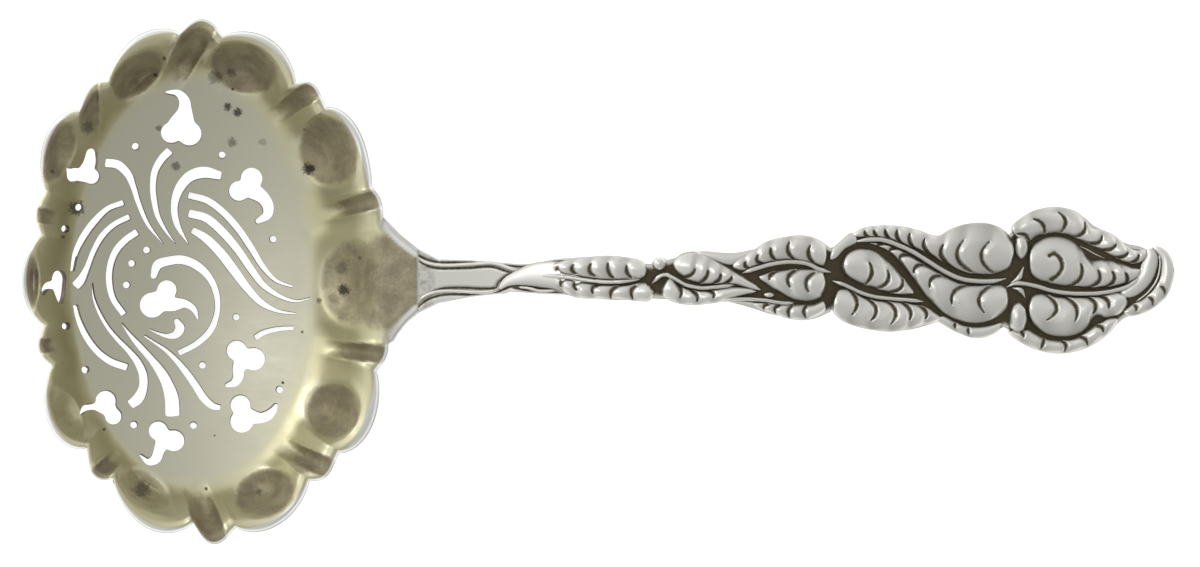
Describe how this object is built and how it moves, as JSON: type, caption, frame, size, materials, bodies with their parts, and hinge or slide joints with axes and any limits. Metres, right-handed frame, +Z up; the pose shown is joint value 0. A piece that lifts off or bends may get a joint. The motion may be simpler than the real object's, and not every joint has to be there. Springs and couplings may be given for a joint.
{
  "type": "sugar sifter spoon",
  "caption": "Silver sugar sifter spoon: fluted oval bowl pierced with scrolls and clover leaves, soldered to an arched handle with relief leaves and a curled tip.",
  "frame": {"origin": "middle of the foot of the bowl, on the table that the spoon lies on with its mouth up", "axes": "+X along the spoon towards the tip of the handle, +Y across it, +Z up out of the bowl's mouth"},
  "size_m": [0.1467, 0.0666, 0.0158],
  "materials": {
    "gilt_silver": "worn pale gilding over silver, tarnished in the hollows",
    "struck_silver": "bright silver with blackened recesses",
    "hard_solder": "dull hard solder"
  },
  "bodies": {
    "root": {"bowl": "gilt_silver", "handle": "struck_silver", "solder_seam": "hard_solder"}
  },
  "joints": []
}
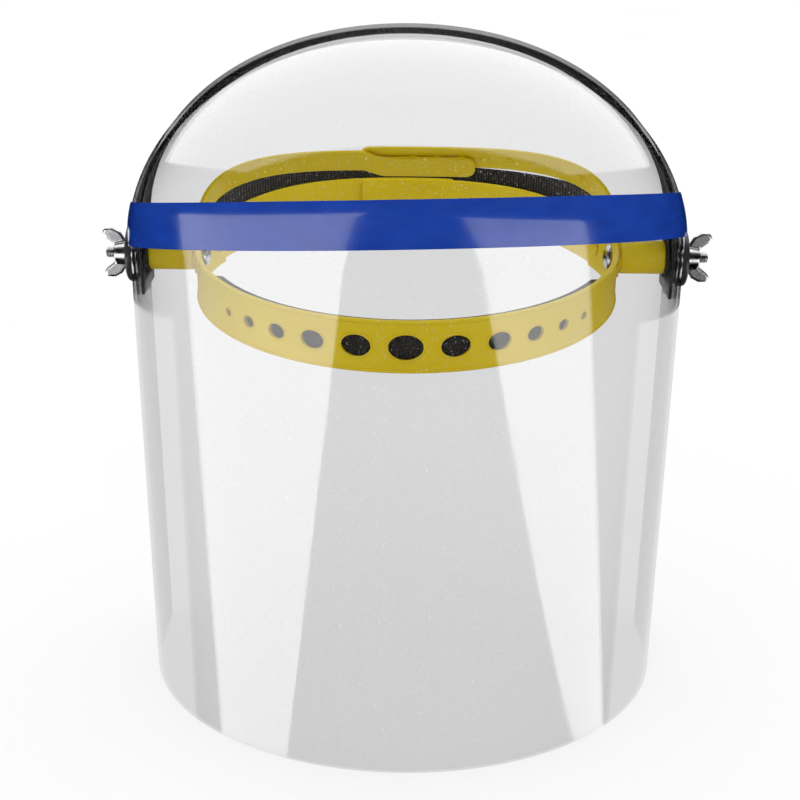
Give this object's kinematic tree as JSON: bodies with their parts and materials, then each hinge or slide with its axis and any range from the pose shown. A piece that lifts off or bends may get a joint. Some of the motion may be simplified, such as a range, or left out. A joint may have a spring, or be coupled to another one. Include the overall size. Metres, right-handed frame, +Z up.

==*==

Please reproduce each record precisely as written.

ANSWER TO THIS EXERCISE:
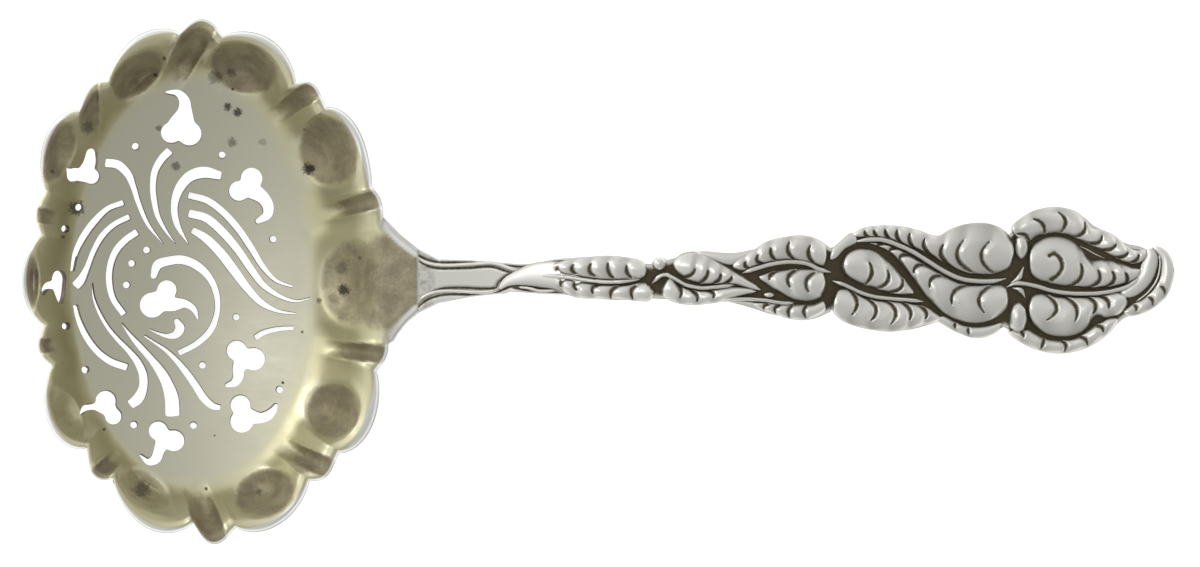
Describe how this object is built and how it moves, as JSON: type, caption, frame, size, materials, bodies with their parts, and hinge or slide joints with axes and any limits. Metres, right-handed frame, +Z up; the pose shown is joint value 0. A piece that lifts off or bends may get a joint. The motion may be simpler than the real object's, and not every joint has to be there. Springs and couplings may be given for a joint.
{
  "type": "sugar sifter spoon",
  "caption": "Silver sugar sifter spoon: fluted oval bowl pierced with scrolls and clover leaves, soldered to an arched handle with relief leaves and a curled tip.",
  "frame": {"origin": "middle of the foot of the bowl, on the table that the spoon lies on with its mouth up", "axes": "+X along the spoon towards the tip of the handle, +Y across it, +Z up out of the bowl's mouth"},
  "size_m": [0.1467, 0.0666, 0.0158],
  "materials": {
    "gilt_silver": "worn pale gilding over silver, tarnished in the hollows",
    "struck_silver": "bright silver with blackened recesses",
    "hard_solder": "dull hard solder"
  },
  "bodies": {
    "root": {"bowl": "gilt_silver", "handle": "struck_silver", "solder_seam": "hard_solder"}
  },
  "joints": []
}
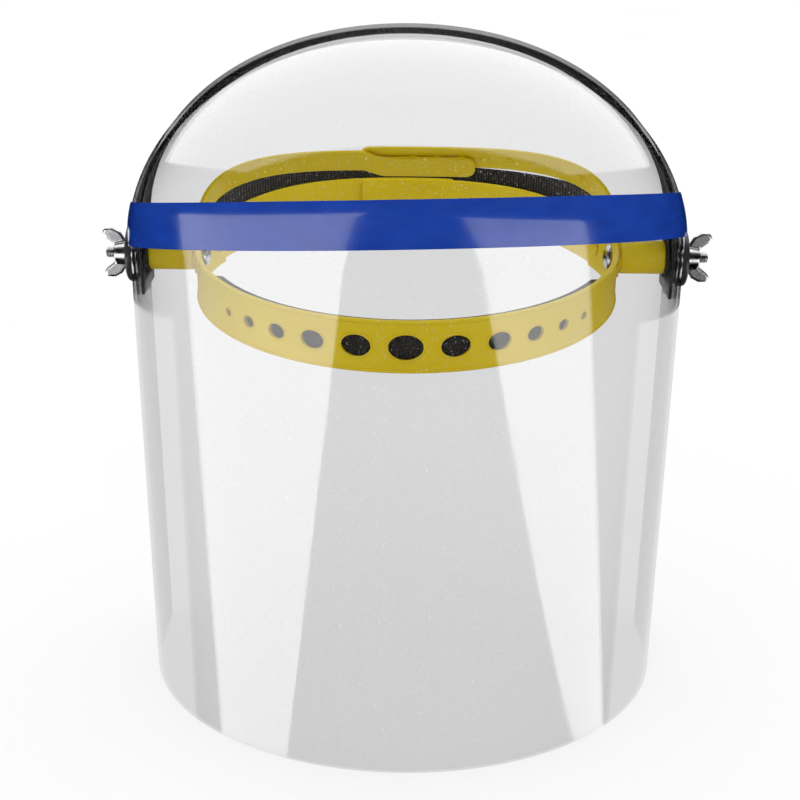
Give this object's kinematic tree as JSON: bodies with their parts and materials, then each hinge or slide with its axis and any range from the pose shown. A piece that lifts off or bends may get a joint. Some of the motion may be simplified, such as a range, or left out. A joint may have a spring, or be coupled to another one. Include the overall size. Metres, right-handed frame, +Z up.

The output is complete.